By most accounts, the energetic Brown has the best ground game going among the five candidates and has been signing up throngs of new supporters across the province. As Ontario's Progressive Conservatives only had less than ten thousand party members when the contest began, and with a one-member, one vote system, those recent additions could easily turn the tide in his favor if his rivals don't get their act together fast. As far as name recognition goes, a current lack of it among the public isn't an issue, since whoever becomes the next Provincial party leader will become instantly familiar to Ontarians as the main opposition to Kathleen Wynne's hopelessly incompetent Liberals.

Standing at a podium in a meeting room that date back to Victorian times filled with finely upholstered furniture, Brown delivered a speech about modernizing the party and it's easy to understand how he inspires both tremendous support and detestation within his party. All four of his rivals are sitting members of the provincial legislature and were part of the Progressive Conservatives who suffered another devastating loss to Kathleen Wynne last June.  Brown is the sole "outsider" among the candidates, and he highlighted the differences between the successful federal Conservatives, which as a member of their caucus he has been the MP for Barrie since 2006, and the vanquished Ontario PC's.

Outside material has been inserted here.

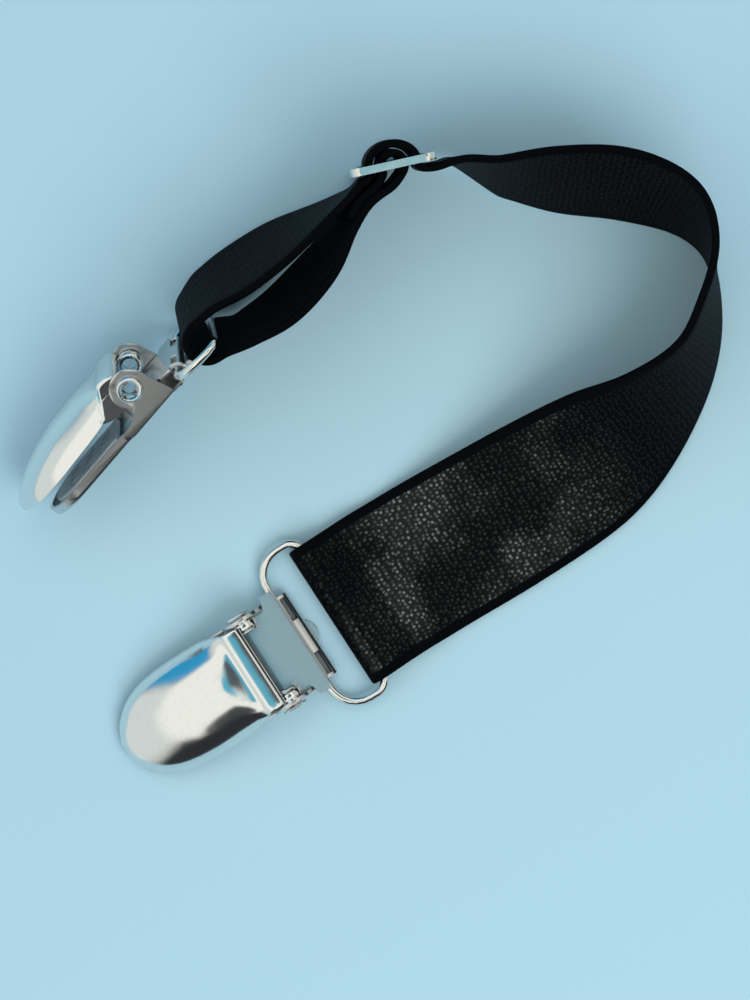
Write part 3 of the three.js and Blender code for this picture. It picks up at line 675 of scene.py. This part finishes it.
def elastic_material():
    cloth = Material("elastic_weave")
    weave_map = cloth.node("ShaderNodeUVMap")
    weave_map.uv_map = "weave"
    weave = weave_map.outputs["UV"]
    parts = cloth.node("ShaderNodeSeparateXYZ", Vector=weave)
    along = cloth.calc("MULTIPLY", parts.outputs["X"], 1 / MM)
    around = cloth.calc("MULTIPLY", parts.outputs["Y"], 1 / MM)
    across = cloth.calc("PINGPONG", around, FACE_WIDTH + EDGE_TURN)
    from_middle = cloth.calc("ABSOLUTE", cloth.calc("SUBTRACT", across, FACE_WIDTH / 2))
    band_start = FACE_WIDTH / 2 - EDGE_BAND
    band = cloth.remap(from_middle, band_start - EDGE_BAND_SOFT, band_start)
    face_only = cloth.calc("SUBTRACT", 1.0, band)
    crest, chance = crest_pattern(cloth, along, across)

    patch_noise = cloth.noise(PATCH_SCALE, PATCH_DETAIL, weave)
    patch = cloth.remap(patch_noise, PATCH_LOW, PATCH_HIGH, PATCH_LEAST, 1.0)
    gleam = cloth.calc("MULTIPLY", cloth.calc("MULTIPLY", patch, crest_zone(cloth, along)), face_only)
    speck = cloth.remap(cloth.noise(SPECK_SCALE, SPECK_DETAIL, weave), SPECK_LOW, SPECK_HIGH)
    glint = cloth.calc("MULTIPLY", cloth.calc("POWER", chance, GLINT_POWER), crest)
    lit = cloth.calc("MULTIPLY", crest, cloth.calc("MULTIPLY_ADD", speck, SPECK_LIGHT, CREST_LIGHT))
    bright = cloth.calc("MULTIPLY", cloth.calc("ADD", lit, glint), gleam)
    ground = cloth.mix(cloth.calc("MULTIPLY", face_only, crest), YARN_HOLLOW, YARN_CREST)
    tone = cloth.mix(bright, cloth.mix(gleam, ground, YARN_WORN), YARN_BRIGHT)

    rib = cloth.calc("SINE", cloth.calc("MULTIPLY", along, 2 * math.pi / RIB_PITCH))
    rib_height = cloth.calc("MULTIPLY_ADD", rib, 0.5, 0.5)
    height = cloth.calc("MULTIPLY", cloth.calc("ADD", rib_height, crest), face_only)
    fuzz = cloth.bump(cloth.noise(FUZZ_SCALE, FUZZ_DETAIL), FUZZ_DEPTH)
    normal = cloth.bump(height, RIB_DEPTH, under=fuzz)
    return cloth.finish(
        Base_Color=tone, Roughness=YARN_ROUGHNESS, Normal=normal, Specular_IOR_Level=YARN_SPECULAR,
        Sheen_Weight=YARN_SHEEN, Sheen_Roughness=YARN_SHEEN_ROUGHNESS, Sheen_Tint=YARN_SHEEN_TINT)


build_strap(elastic_material())


# Metal

WAVE_SCALE = 170.0
GRAIN_SCALE = 2400.0
GRAIN_DEPTH = 0.0012
GRAIN_STRENGTH = 0.6
WEAR_SCALE = 1500.0
WEAR_LOW = 0.56
WEAR_HIGH = 0.70
WORN_TINT = 0.35
WORN_ROUGHNESS = 0.3
METAL_DETAIL = 2.0


def plated_material(name, color, roughness, waviness, wear):
    """Plating with slow waves of that height in millimetres and a share of small dull specks."""
    metal = Material(name)
    specks = metal.remap(metal.noise(WEAR_SCALE, METAL_DETAIL), WEAR_LOW, WEAR_HIGH)
    worn = metal.calc("MULTIPLY", specks, wear)
    worn_color = tuple(channel * WORN_TINT for channel in color)
    tint = metal.mix(worn, color + (1,), worn_color + (1,))
    gloss = metal.remap(worn, 0.0, 1.0, roughness, roughness + WORN_ROUGHNESS, "LINEAR")
    wave = metal.bump(metal.noise(WAVE_SCALE, METAL_DETAIL), waviness)
    grain = metal.noise(GRAIN_SCALE, METAL_DETAIL)
    normal = metal.bump(grain, GRAIN_DEPTH, GRAIN_STRENGTH, wave)
    return metal.finish(Base_Color=tint, Metallic=1.0, Roughness=gloss, Normal=normal)


# Pads

PAD_SCALE = 1500.0
PAD_DETAIL = 3.0
PAD_DEPTH = 0.02
PAD_DARK = (0.52, 0.62, 0.68, 1)
PAD_LIGHT = (0.64, 0.74, 0.80, 1)
PAD_ROUGHNESS = 0.55


def pad_material():
    rubber = Material("pad_rubber")
    grain = rubber.noise(PAD_SCALE, PAD_DETAIL)
    tint = rubber.mix(grain, PAD_DARK, PAD_LIGHT)
    return rubber.finish(Base_Color=tint, Roughness=PAD_ROUGHNESS, Normal=rubber.bump(grain, PAD_DEPTH))


# Pieces carried over from the solids

WELD_REACH = 0.002
EDGE_SEGMENTS = 2
EDGE_FROM_ANGLE = 35
SHEET_EDGE = 0.10
SLIDER_EDGE = 0.35
ROUND_PIECE = 0


def dress_node(name, material, edge):
    """A carried-over piece gets its material, smooth faces and softly broken edges."""
    node = NODES[name]
    for slot_entry in node.material_slots:
        slot_entry.link = "OBJECT"
        slot_entry.material = material
    if not node.material_slots:
        node.data.materials.append(material)
    node.data.polygons.foreach_set("use_smooth", [True] * len(node.data.polygons))
    weld = node.modifiers.new("weld", "WELD")
    weld.merge_threshold = WELD_REACH * MM
    if edge > 0:
        bevel = node.modifiers.new("broken_edges", "BEVEL")
        bevel.width = edge * MM
        bevel.segments = EDGE_SEGMENTS
        bevel.limit_method = "ANGLE"
        bevel.angle_limit = math.radians(EDGE_FROM_ANGLE)
    normals = node.modifiers.new("normals", "WEIGHTED_NORMAL")
    normals.keep_sharp = False


# Colour, roughness, height of the waves and share of worn specks.
POLISHED = plated_material("plated_metal_polished", (0.80, 0.82, 0.81), 0.13, 0.05, 0.06)
SATIN = plated_material("plated_metal_satin", (0.62, 0.64, 0.64), 0.26, 0.03, 0.0)
WIRE = plated_material("plated_wire", (0.84, 0.83, 0.79), 0.15, 0.02, 0.05)
STAMPED = plated_material("plated_metal_stamped", (0.78, 0.79, 0.76), 0.19, 0.07, 0.08)
PAD = pad_material()

for letter in ("a", "b"):
    dress_node("base_jaw_" + letter, SATIN, SHEET_EDGE)
    dress_node("shell_jaw_" + letter, POLISHED, SHEET_EDGE)
    dress_node("jaw_pad_" + letter, PAD, SHEET_EDGE)
    dress_node("ring_" + letter, WIRE, ROUND_PIECE)
    dress_node("eyelet_" + letter + "_1", POLISHED, ROUND_PIECE)
    dress_node("eyelet_" + letter + "_2", POLISHED, ROUND_PIECE)
dress_node("slider", STAMPED, SLIDER_EDGE)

His goal is to shake up the party, to rebuild it, and to bring in new voices, and at the same time "burst the bubble" of the small clique who made abysmal decisions in the last two provincial election campaigns. Tim Hudak may have been an extraordinarily bad leader, but he didn't achieve his failures single-handed. He was surrounded by people who provided him with disastrous policies and as Brown put it, the Ontario Tories "should have won that election, but we scared people away from voting for us."

Running against the party establishment is probably the reason that Brown evokes such strong feelings against him by some, but that didn't concern the candidate last night. "I'm not going worry about being beholden to the people who lost us the last four elections, " he quipped.

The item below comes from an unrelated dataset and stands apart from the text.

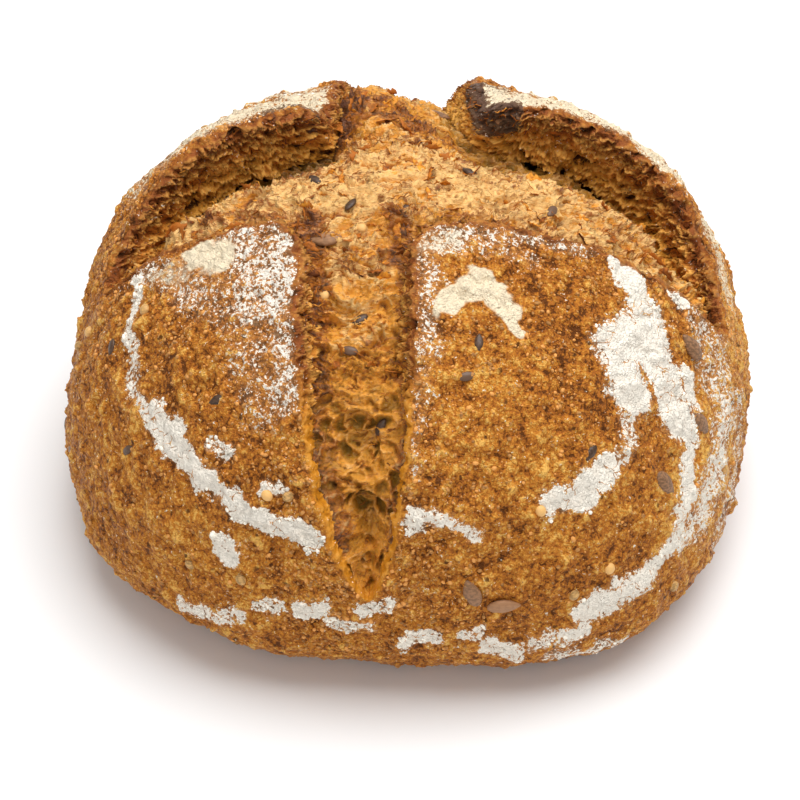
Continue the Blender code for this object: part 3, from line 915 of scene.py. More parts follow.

Of the five declared candidates for the leadership, I've met four so far, and while all would make good leaders, Brown is certainly one of the most impressive. He's eloquent, very smart, telegenic, and gets the fact that drastic change is needed within Ontario's Progressive Conservative party.

Interestingly, Brown, like Lisa MacLeod and Chrstine Elliott, seems to favor many of the policy ideas proposed by fellow candidate Vic Fedeli. A sentimental favorite for many and unquestionably a great guy, Fedeli would likely make an outstanding cabinet minister, but an open question is whether he has the right stuff to win an election as party leader.

Lisa MacLeod may offer a strong alternative to Brown and Christine Elliott, who received an endorsement from former Toronto mayoral candidate Doug Ford last week. Other than my soft spot for MacLeod after she did a tequila shooter with me last week, she is bright, has good policy ideas, and is refreshingly frank and forthright, which is a quality Ontarians should demand from its next Premier. That's particularly important considering its current one has turned obfuscation into an art form.

Whether either Brown or MacLeod emerges as the next Progressive Conservative leader in Ontario, Kathleen Wynne will be facing a formidable foe in the legislature for the rest of her term, and in the next election.